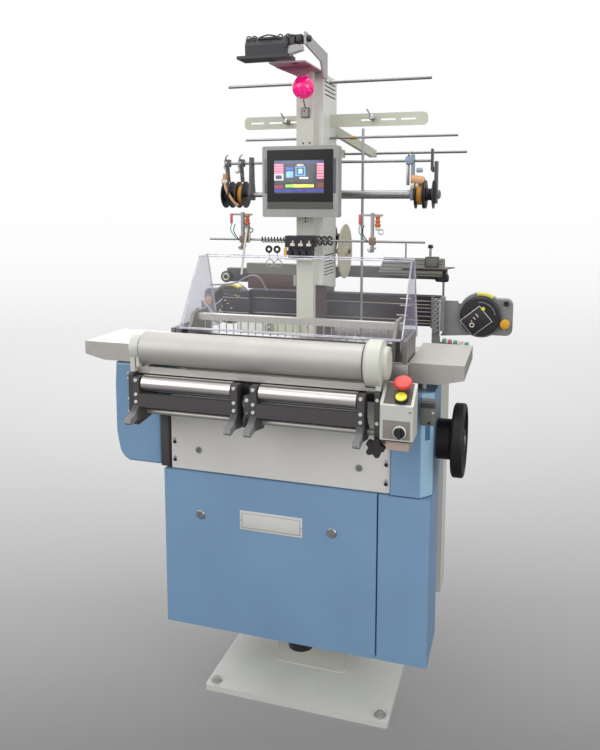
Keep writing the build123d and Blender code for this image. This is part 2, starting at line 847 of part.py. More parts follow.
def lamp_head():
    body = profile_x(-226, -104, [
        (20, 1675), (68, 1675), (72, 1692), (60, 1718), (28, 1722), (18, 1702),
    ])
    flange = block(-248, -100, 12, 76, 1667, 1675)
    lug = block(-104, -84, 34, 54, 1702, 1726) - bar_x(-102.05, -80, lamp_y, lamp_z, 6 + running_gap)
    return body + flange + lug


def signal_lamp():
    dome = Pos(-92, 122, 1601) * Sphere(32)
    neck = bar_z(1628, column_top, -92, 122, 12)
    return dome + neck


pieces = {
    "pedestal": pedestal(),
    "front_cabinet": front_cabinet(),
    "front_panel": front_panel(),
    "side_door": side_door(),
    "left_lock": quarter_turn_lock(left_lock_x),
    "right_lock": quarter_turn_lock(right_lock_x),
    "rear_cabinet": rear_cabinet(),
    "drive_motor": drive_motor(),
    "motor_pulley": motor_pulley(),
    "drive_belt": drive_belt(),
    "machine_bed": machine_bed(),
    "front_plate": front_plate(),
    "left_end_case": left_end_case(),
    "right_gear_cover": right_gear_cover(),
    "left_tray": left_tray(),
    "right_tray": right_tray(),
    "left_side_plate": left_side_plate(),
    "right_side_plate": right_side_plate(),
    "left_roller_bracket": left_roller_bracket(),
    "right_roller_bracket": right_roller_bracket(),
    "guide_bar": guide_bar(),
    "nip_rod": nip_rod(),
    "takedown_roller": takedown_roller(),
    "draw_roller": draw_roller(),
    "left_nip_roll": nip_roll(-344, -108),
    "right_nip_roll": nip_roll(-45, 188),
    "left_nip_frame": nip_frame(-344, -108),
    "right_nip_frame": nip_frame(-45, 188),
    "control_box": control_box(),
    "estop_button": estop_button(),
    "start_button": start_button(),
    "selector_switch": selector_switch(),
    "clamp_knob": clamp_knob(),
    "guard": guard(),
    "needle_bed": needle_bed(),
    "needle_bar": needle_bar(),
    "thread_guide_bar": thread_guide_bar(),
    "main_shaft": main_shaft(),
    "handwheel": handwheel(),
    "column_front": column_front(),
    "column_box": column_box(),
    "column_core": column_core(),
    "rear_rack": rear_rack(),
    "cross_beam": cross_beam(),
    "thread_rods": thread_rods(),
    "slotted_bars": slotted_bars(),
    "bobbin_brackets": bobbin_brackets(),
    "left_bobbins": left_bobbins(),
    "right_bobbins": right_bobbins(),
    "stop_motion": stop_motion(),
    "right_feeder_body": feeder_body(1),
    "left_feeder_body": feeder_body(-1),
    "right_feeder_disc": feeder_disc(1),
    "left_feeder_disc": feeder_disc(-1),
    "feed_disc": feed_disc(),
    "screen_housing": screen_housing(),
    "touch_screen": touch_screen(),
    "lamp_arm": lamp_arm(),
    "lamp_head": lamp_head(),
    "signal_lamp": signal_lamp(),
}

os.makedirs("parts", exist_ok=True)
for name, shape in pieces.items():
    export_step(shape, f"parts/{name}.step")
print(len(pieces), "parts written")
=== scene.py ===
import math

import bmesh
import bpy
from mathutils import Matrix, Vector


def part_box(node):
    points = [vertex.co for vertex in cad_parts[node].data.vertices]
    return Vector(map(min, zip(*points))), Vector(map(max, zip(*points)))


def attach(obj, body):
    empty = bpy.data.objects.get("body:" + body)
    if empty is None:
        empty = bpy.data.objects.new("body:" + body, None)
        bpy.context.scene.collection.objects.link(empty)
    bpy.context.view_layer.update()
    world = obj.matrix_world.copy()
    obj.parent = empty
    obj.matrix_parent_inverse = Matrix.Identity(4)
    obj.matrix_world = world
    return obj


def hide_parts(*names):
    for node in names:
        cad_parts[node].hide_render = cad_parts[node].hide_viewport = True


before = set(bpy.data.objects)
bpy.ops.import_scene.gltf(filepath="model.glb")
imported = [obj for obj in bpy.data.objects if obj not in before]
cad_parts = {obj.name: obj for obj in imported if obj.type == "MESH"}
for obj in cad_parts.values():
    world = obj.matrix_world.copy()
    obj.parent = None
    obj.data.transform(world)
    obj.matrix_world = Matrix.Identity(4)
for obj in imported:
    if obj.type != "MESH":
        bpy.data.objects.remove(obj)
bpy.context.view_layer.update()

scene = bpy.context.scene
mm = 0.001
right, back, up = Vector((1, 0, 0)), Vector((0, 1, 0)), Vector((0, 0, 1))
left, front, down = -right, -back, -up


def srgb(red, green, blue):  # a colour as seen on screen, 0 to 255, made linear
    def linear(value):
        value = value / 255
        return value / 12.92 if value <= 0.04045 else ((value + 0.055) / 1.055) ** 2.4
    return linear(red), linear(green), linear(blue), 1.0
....
→ The task: Transcribe each line of the data above, unaltered, from the one where "for name, shape" appears to the one where "imported = [obj" appears, inclusive of both.

→ Correct result:
for name, shape in pieces.items():
    export_step(shape, f"parts/{name}.step")
print(len(pieces), "parts written")
=== scene.py ===
import math

import bmesh
import bpy
from mathutils import Matrix, Vector


def part_box(node):
    points = [vertex.co for vertex in cad_parts[node].data.vertices]
    return Vector(map(min, zip(*points))), Vector(map(max, zip(*points)))


def attach(obj, body):
    empty = bpy.data.objects.get("body:" + body)
    if empty is None:
        empty = bpy.data.objects.new("body:" + body, None)
        bpy.context.scene.collection.objects.link(empty)
    bpy.context.view_layer.update()
    world = obj.matrix_world.copy()
    obj.parent = empty
    obj.matrix_parent_inverse = Matrix.Identity(4)
    obj.matrix_world = world
    return obj


def hide_parts(*names):
    for node in names:
        cad_parts[node].hide_render = cad_parts[node].hide_viewport = True


before = set(bpy.data.objects)
bpy.ops.import_scene.gltf(filepath="model.glb")
imported = [obj for obj in bpy.data.objects if obj not in before]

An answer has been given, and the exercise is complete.